Another footnote swatted away the attorneys’ supposed concerns about nonexistent (in this case) “professional objectors” by saying, “[I]t appears to the Court the Plaintiffs’ counsel was just as worried — and likely more worried — about actual, good-faith objections to their proposed settlement as they were about any speculative ‘professional’ objections.”

And there was reason to worry about good-faith objections. Holmes revealed — against the attorneys’ express wishes — that only a little more than 4 percent of the 15,000 insurance company customers who were notified that they might be owed money jumped through the hoops necessary to make a claim. Not coincidentally, USAA — having promptly paid the plaintiffs’ lawyers $1.85 million — got to keep any of the $3.4 million set aside for class members that wasn’t actually claimed.

In another footnote, Holmes said the reason the attorneys gave for wanting the settlement crafted that way — so that USAA would not attempt to pay customers who didn’t want the money — “is entirely incredible.” Ya think?

Holmes used a footnote to point out that the lawyers changed the number of USAA customer who might be part of the plaintiff class – fewer than 7,700 in some documents, more than 15,000 in others. He used a footnote to remind the plaintiffs’ attorneys that they actually claimed to be “proud” of a settlement that resulted in payments to fewer than 700 of their thousands of clients.
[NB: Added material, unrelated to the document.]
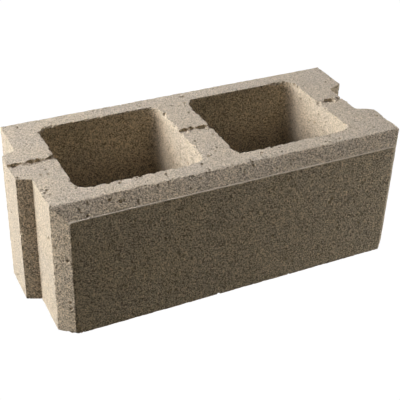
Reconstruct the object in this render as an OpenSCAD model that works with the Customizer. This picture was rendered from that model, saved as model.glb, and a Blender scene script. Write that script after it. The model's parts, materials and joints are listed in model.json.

The first of two suggestions that the settlement bore “at least some hallmarks of collusion” between the lawyers on both sides is also in a footnote. (To have the judge suggest collusion is never a good thing; to have him suggest it twice seems ominous to me.)

But my favorite footnote was the one in which Holmes pointed out that he had had to research the advantages of moving the case into state court on his own.

“In evaluating this issue, prior opposing briefs signed by some of the Respondents have proven helpful,” the judge wrote, and then gave a list of documents in which the very attorneys accused of exploiting the differences between state and federal courts had outlined those differences.

Hoisted, as Shakespeare would say, with their own petards.